The term "widescreen" encompasses a lot of different formats. The new widescreen TV is shaped to accommodate all of them, but the wider format movies will still have the letterboxes. It's a good thing. You're seeing the WHOLE movie this way, and not just a chunk in the middle that some pan n' scan butcher/editor thought you should.

Left Sig
03-03-10, 00:27
I dont like the bars either. But I thought the 16:9 on flat panels like your LG was the same widescreen that the movie films are formated in?:confused: Maybe Im wrong

Nope. Movies modern movies are 2.39:1 or 1.85:1.

The 16:9 (1.78:1) HDTV format was chosen because it was a compromise between 4:3 (1.33:1) and the wider movie formats. You can blow up the movie aspect to fill the whole 16:9 screen without cutting off too much of the sides, and you can stretch a 4:3 image without too much distortion.
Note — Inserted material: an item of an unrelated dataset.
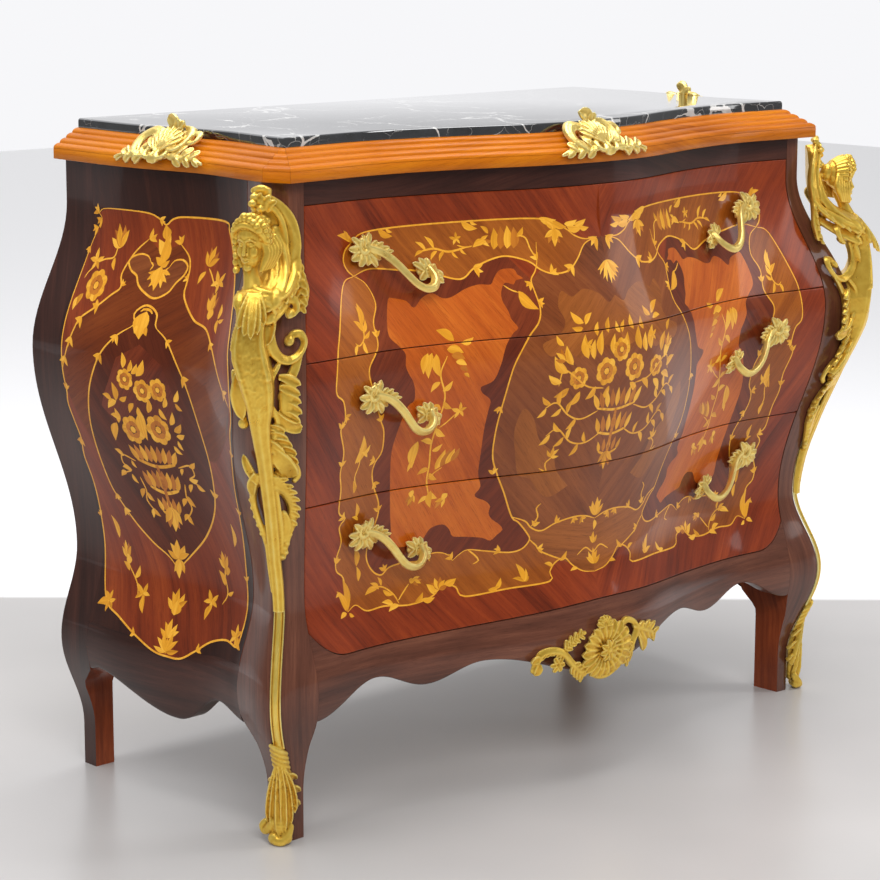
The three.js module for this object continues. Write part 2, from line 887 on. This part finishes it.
function cornerLobe(across, out, z, radii, sides) {
  return lobe(onCorner(across, out, z), new THREE.Vector3(...radii), diagonal, sides);
}

// A half-round section that faces out along the diagonal of the corner.
function halfRound(z, half, out, shift, depth) {
  const round = spread(0, Math.PI, mountSides).map((angle) => (
    onCorner(shift - half * Math.cos(angle), out - depth * (1 - Math.sin(angle)), z)
  ));
  return [...round, onCorner(shift + half, -overrun, z), onCorner(shift - half, -overrun, z)];
}

function cornerLoft(shares, size, steps) {
  const column = (t, k) => eased(shares.map((row) => [row[0], row[k]]), t);
  return loft(spread(0, 1, steps).map((t) => halfRound(
    size.low + (size.high - size.low) * t,
    size.half * column(t, 1),
    size.out * column(t, 2),
    size.shift * column(t, 3),
    bustDepth,
  )));
}

// A point on the front (across < 0) or the side of the corner, a little way off it.
function besideCorner(across, z, out) {
  const start = arris(z);
  if (across < 0) {
    return new THREE.Vector3(start.x + across, frontY(start.x + across, z) - out, z);
  }
  return new THREE.Vector3(sideX(start.y + across, z) + out, start.y + across, z);
}

// Corner strips: half-round ribs on the cant

function cornerStrip(wood) {
  const rings = heights(stripFoot, stripHead - seat).map((z) => (
    halfRound(z, stripHalfWidth, stripDepth - cant(z) * Math.SQRT1_2, 0, stripDepth)
  ));
  return fromManifold(toManifold(loft(rings)).subtract(wood));
}

// Caryatid mounts

// The way out of the drawers, which the mount leaves free.
function drawerPath() {
  const reach = 2 * halfWidth;
  return toManifold(loft(heights(drawerFoot, friezeBottom + drawerGap).map((z) => {
    const end = drawerEnd(z) + drawerGap;
    const outline = [[0, -reach], [end, -reach], [end, 0], [0, 0]];
    return outline.map(([x, y]) => new THREE.Vector3(x, y, z));
  })));
}

function caryatid(wood) {
  const rise = bustHeight - stripHead;
  const herm = { low: stripHead, high: bustHeight, half: bustHalfWidth, out: bustStandOff, shift: bustShift };
  const hood = {
    low: bustHeight - hoodDrop,
    high: knobHeight,
    half: hoodHalfWidth,
    out: hoodStandOff,
    shift: hoodShift,
  };
  const neck = [bustHeight, bustHeight + neckRise, headHeight].map((z) => (
    onCorner(headShift, headStandOff, z)
  ));
  const head = [headHalfWidth, headHalfDepth, headHalfHeight];
  const pieces = [
    cornerLoft(hermShares, herm, 11),
    cornerLoft(hoodShares, hood, 5),
    wire(neck, neckRadius, 2),
    cornerLobe(headShift, headStandOff, headHeight, head, 2 * mountSides),
    cornerLobe(knobShift, knobRadius, knobHeight, [knobRadius, knobRadius, knobRadius]),
    wire(scrollShares.map(([u, v]) => (
      besideCorner(u * leafReach, stripHead + v * rise, leafThickness)
    )), leafThickness, 18, mountSides - 1),
  ];
  bustLobeShares.forEach(([out, up, wide, deep, tall]) => {
    const z = bustHeight + up * (headHeight - bustHeight);
    const radii = [wide * headHalfWidth, deep * headHalfDepth, tall * headHalfHeight];
    pieces.push(cornerLobe(bustShift, out * headStandOff, z, radii));
  });
  leafShares.forEach(([u, v, long, wide]) => {
    const centre = besideCorner(u * leafReach, stripHead + v * rise, leafThickness / 2);
    const [length, width] = [long * leafHalfLength, wide * leafHalfLength];
    const radii = u < 0 ? [length, leafThickness, width] : [leafThickness, width, length];
    pieces.push(lobe(centre, new THREE.Vector3(...radii), upright));
  });
  return fromManifold(join(pieces).subtract(wood).subtract(drawerPath()));
}

// Foot mounts

function footMount(wood) {
  const sleeve = {
    low: 0,
    high: stripFoot - seat,
    half: sleeveHalfWidth,
    out: sleeveStandOff,
    shift: 0,
  };
  const pieces = [cornerLoft(sleeveShares, sleeve, 7)];
  footLobeShares.forEach(([across, out, up, ...radii]) => {
    const sizes = radii.map((radius) => radius * toeRadius);
    pieces.push(cornerLobe(across * toeRadius, out * toeStandOff, up * toeHeight, sizes));
  });
  const [across, ...radii] = footLeafShares.map((share) => share * toeRadius);
  pieces.push(cornerLobe(across, 0, footLeafHeight, radii));
  const reach = 2 * halfWidth;
  const floor = toManifold(board(-reach, reach, -reach, reach, -reach, 0));
  return fromManifold(join(pieces).subtract(wood).subtract(floor));
}

// Rocaille mounts. A place maps sideways, upward and outward sizes to the wood.

function frontPlace(base, surface) {
  return {
    at: (u, v, out) => new THREE.Vector3(u, surface(u, base + v) - out, base + v),
    radii: (u, v, out) => new THREE.Vector3(u, out, v),
    lean: (angle) => new THREE.Euler(-angle, 0, 0),
  };
}

function sidePlace(base, middle, surface) {
  return {
    at: (u, v, out) => new THREE.Vector3(surface(middle + u, base + v) + out, middle + u, base + v),
    radii: (u, v, out) => new THREE.Vector3(out, u, v),
    lean: (angle) => new THREE.Euler(0, -angle, 0),
  };
}

function shareLobe(site, size, [u, v, out, wide, tall, deep], angle) {
  const centre = site.at(u * size.wide, v * size.tall, out * size.deep);
  const radii = site.radii(wide * size.wide, tall * size.tall, deep * size.deep);
  return lobe(centre, radii, site.lean(angle), mountSides + 1);
}

function rocaille(site, size, shares) {
  const pieces = shares.map((row) => shareLobe(site, size, row, 0));
  [-1, 1].forEach((side) => {
    const points = tailShares.map(([u, v]) => (
      site.at(side * u * size.wide, v * size.tall, tailOutShare * size.deep)
    ));
    pieces.push(wire(points, tailWireShare * size.deep, 7));
  });
  return pieces;
}

const topMountSize = { wide: topMountHalfWidth, tall: topMountHeight, deep: topMountDepth };
const apronMountSize = { wide: apronMountHalfWidth, tall: apronMountHeight, deep: apronMountDepth };

// The moulding leans back from its fascia to the marble.
function frameLean(z) {
  const share = (z - carcassHeight - fasciaHeight) / (frameHeight - fasciaHeight);
  return frameWidth * THREE.MathUtils.clamp(share, 0, 1);
}

function topMount(site, run) {
  const angle = Math.atan2(frameWidth, frameHeight - fasciaHeight);
  const pieces = rocaille(site, topMountSize, crestShares);
  pieces.push(shareLobe(site, topMountSize, crestBodyShares, angle));
  return fromManifold(join(pieces).subtract(toManifold(sweep(run, frameCover()))));
}

function apronMount() {
  const base = frontApronFoot - apronMountDrop;
  const pieces = rocaille(frontPlace(base, frontY), apronMountSize, shellShares);
  return fromManifold(join(pieces).subtract(toManifold(frontApron(seat))));
}

// Handles

function handle(drawer) {
  const at = (u, v, out) => {
    const [x, z] = [drawer.handleX - u * handleSpan, drawer.handleZ + v * handleDrop];
    return new THREE.Vector3(x, frontY(x, z) - out * handleStandOff, z);
  };
  const pieces = handleLobeShares.map(([u, v, out, wide, deep, tall]) => {
    const radii = [wide * rosetteRadius, deep * rosetteDepth, tall * rosetteRadius];
    return lobe(at(u, v, out), new THREE.Vector3(...radii), upright, mountSides + 1);
  });
  pieces.push(wire(armShares.map((row) => at(...row)), handleWire, 10));
  return fromManifold(join(pieces).subtract(toManifold(drawerFront(drawer, seat))));
}

// Assembly

const panelHalf = postInner - seat;
const backFoot = drawerFoot - backPanelDrop;
const backPanel = board(-panelHalf, panelHalf, backFace, backDepth, backFoot, carcassHeight - seat);

placePair('front_stile', stile(), 'dark');
placePair('back_post', backPost(), 'dark');
placePair('side_panel', sidePanel(), 'veneer');
placePair('side_apron', sideApron(), 'dark');
place('front_apron', frontApron(0), 'leg');
place('front_frieze', friezeRail(), 'dark');
place('back_panel', backPanel, 'carcase');
place('dust_board_upper', dustBoard(boardTops[0]), 'carcase');
place('dust_board_lower', dustBoard(boardTops[1]), 'carcase');
place('bottom_board', dustBoard(bottomBoardTop), 'carcase');

drawers.forEach((drawer) => {
  place(`${drawer.name}_front`, drawerFront(drawer, 0), 'veneer');
  placeDrawerBox(drawer);
  placePair(`${drawer.name}_guide`, guide(drawer), 'carcase');
  placePair(`${drawer.name}_handle`, handle(drawer), 'gilt');
});

place('top_moulding_front', sweep(frontRun, frameProfile()), 'moulding');
placePair('top_moulding_side', sweep(sideRun, frameProfile()), 'moulding');
placePair('top_moulding_cant', sweep(cantRun, frameProfile()), 'moulding');
const subTopHigh = marbleTop - marbleThickness - seat;
place('sub_top', slab(planOutline(frameWidth + seat), carcassHeight, subTopHigh), 'carcase');
place('marble_top', marble(), 'marble');

const wood = cornerWood();
placePair('corner_strip', cornerStrip(wood), 'gilt');
placePair('caryatid_mount', caryatid(wood), 'gilt');
placePair('foot_mount', footMount(wood), 'gilt');

const mountBase = carcassHeight + topMountLift;
const overFront = (x, z) => frameFrontY + frameLean(z) + frontWave(x);
const overSide = (y, z) => frameSideX - frameLean(z) + sideWave(y);
place('top_mount_front', topMount(frontPlace(mountBase, overFront), frontRun), 'gilt');
placePair('top_mount_side', topMount(sidePlace(mountBase, sideMountPlace, overSide), sideRun), 'gilt');
place('apron_mount', apronMount(), 'gilt');

// The origin lies on the floor under the middle of the whole object.
const bounds = new THREE.Box3().setFromObject(parts);
parts.position.y = -bounds.getCenter(new THREE.Vector3()).y;
const commode = new THREE.Group();
commode.add(parts);

export default commode;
I prefer to watch all material in it's native aspect with the correct geometry. If that means bars on the top and bottom or bars on the side so be it.

Obsessing about black bars at the top and bottom not being like the movie is missing the whole point. You are seeing the WHOLE movie image without the left and right sides cut off. If you don't like it buy an Oppo Blu-ray player and use the multi-step Zoom function to get rid of the bars.

On a side note, I think the reason so many actresses today are getting super thin is because of how they look when a 4:3 image is stretched to fit on a 16:9 HDTV.

Alex V
03-03-10, 08:23
On a side note, I think the reason so many actresses today are getting super thin is because of how they look when a 4:3 image is stretched to fit on a 16:9 HDTV.


I think its because you start to see more imperfections in HD. Watching the news in HD now-a-days is just plain scary!

But Blu-Ray has the advantage of being able to see things you were not able to see before ;-) Someone did not cover up as well as they thought ;)

MrSkin was on Howard Stern this morning saying how Blu-Ray is making him watch all the old movies all over again. lol

As said before, many movies today come out in cinema scope, so with epic movies you will always get the bars on top and bottom even with a 16:9 TV.